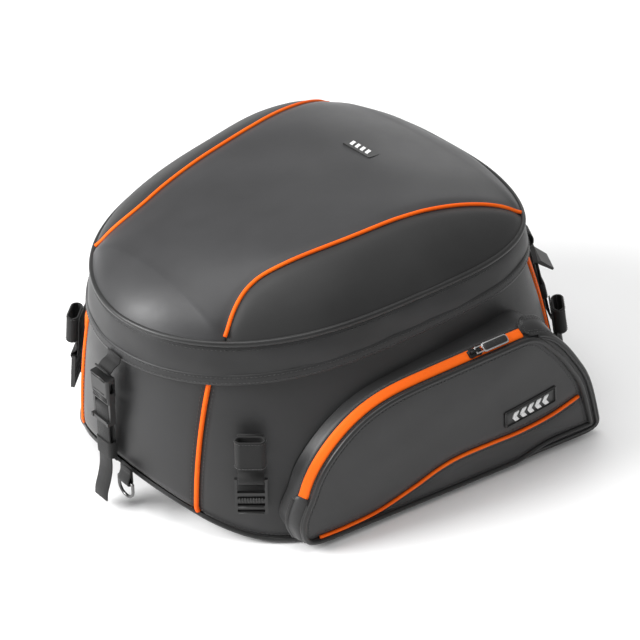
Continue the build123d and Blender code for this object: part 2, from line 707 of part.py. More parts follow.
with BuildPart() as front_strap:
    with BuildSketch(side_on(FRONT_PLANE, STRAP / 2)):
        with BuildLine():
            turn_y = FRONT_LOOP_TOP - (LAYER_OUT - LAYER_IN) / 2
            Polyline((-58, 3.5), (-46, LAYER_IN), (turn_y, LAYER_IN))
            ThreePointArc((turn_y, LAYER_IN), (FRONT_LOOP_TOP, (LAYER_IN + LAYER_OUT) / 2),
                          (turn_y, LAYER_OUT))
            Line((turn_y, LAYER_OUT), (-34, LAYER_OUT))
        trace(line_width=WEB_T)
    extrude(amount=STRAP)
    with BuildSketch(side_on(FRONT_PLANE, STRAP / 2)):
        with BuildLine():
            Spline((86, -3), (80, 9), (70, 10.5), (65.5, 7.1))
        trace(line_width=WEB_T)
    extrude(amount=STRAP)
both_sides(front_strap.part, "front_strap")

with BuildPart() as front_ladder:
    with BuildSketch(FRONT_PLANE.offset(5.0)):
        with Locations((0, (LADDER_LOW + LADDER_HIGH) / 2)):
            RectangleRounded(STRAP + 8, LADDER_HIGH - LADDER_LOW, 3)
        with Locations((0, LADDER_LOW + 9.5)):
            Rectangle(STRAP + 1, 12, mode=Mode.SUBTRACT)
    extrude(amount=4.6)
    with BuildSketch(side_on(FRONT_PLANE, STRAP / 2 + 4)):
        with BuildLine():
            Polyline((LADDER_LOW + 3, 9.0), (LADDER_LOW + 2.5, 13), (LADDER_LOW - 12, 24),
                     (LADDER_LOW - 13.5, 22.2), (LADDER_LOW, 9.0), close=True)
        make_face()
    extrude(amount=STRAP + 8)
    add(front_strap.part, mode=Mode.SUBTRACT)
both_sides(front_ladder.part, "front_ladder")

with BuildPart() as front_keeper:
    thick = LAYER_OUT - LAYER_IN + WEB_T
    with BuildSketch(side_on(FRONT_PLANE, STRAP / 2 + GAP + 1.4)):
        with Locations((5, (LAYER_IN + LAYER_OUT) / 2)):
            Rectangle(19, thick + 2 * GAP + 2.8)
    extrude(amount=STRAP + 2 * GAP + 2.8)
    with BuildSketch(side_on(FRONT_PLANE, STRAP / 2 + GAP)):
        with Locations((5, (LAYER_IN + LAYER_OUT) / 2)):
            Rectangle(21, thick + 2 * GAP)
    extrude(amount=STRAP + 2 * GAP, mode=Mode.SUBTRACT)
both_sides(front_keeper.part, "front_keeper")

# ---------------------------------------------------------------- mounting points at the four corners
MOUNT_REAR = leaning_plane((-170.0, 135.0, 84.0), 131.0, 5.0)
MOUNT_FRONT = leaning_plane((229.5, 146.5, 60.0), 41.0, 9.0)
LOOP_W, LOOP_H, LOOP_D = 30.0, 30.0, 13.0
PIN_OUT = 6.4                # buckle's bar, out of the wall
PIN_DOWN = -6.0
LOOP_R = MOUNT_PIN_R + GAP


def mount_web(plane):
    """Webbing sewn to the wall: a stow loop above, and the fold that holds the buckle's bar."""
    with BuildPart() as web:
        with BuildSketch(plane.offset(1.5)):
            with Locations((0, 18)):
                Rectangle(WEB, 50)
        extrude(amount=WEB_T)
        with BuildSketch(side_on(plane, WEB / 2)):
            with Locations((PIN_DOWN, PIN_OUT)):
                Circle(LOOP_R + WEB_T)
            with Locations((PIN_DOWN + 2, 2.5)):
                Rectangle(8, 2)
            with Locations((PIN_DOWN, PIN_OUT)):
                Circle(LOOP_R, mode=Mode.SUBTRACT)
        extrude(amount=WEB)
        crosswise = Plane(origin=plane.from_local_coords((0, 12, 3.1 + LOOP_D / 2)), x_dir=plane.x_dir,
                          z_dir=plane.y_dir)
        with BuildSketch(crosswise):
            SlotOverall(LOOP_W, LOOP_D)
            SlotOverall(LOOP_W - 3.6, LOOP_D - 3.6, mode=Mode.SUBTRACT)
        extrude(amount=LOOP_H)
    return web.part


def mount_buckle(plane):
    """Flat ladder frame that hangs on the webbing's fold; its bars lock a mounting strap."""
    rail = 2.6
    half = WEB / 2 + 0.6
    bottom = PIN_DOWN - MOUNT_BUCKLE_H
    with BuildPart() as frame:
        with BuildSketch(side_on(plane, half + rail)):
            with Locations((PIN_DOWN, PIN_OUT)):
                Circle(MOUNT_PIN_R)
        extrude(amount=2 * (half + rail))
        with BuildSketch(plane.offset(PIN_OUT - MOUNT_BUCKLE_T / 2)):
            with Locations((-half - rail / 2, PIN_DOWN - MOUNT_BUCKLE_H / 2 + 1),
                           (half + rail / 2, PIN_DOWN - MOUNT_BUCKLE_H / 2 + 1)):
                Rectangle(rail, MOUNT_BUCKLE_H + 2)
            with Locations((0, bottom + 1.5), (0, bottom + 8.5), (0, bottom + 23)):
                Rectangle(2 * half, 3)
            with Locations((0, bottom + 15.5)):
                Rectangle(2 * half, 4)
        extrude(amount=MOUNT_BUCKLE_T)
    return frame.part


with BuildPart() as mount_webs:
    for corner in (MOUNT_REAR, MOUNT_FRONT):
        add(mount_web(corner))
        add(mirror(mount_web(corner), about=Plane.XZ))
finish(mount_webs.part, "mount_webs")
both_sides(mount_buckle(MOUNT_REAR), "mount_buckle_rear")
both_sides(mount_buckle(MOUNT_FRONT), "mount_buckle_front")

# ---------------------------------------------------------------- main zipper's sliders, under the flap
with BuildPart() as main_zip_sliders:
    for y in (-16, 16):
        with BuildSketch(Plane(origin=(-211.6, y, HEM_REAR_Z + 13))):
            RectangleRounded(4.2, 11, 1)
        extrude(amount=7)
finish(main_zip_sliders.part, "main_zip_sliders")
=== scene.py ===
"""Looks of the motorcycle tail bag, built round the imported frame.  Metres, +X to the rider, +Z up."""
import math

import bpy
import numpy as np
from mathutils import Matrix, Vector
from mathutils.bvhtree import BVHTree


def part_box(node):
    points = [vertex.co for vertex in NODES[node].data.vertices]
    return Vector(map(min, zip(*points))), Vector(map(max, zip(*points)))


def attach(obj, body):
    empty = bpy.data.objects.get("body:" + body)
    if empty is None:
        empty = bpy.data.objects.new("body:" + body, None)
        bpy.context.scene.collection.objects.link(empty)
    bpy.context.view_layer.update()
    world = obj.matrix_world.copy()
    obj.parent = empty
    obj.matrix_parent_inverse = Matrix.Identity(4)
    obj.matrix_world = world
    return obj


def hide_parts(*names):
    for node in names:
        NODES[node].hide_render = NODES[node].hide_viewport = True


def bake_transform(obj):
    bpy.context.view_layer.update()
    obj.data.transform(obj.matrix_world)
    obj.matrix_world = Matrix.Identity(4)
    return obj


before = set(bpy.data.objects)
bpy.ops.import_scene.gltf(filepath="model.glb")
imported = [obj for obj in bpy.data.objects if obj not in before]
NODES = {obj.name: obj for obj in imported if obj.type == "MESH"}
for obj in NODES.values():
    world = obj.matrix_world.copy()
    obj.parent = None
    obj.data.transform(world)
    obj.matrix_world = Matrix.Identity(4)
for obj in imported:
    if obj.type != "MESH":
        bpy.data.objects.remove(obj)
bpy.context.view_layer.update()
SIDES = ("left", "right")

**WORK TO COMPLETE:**
From the line with "under the flap" through the line with "if empty is", set down every line exactly and nothing besides.

**RESULT OF THE EXERCISE:**
# ---------------------------------------------------------------- main zipper's sliders, under the flap
with BuildPart() as main_zip_sliders:
    for y in (-16, 16):
        with BuildSketch(Plane(origin=(-211.6, y, HEM_REAR_Z + 13))):
            RectangleRounded(4.2, 11, 1)
        extrude(amount=7)
finish(main_zip_sliders.part, "main_zip_sliders")
=== scene.py ===
"""Looks of the motorcycle tail bag, built round the imported frame.  Metres, +X to the rider, +Z up."""
import math

import bpy
import numpy as np
from mathutils import Matrix, Vector
from mathutils.bvhtree import BVHTree


def part_box(node):
    points = [vertex.co for vertex in NODES[node].data.vertices]
    return Vector(map(min, zip(*points))), Vector(map(max, zip(*points)))


def attach(obj, body):
    empty = bpy.data.objects.get("body:" + body)
    if empty is None:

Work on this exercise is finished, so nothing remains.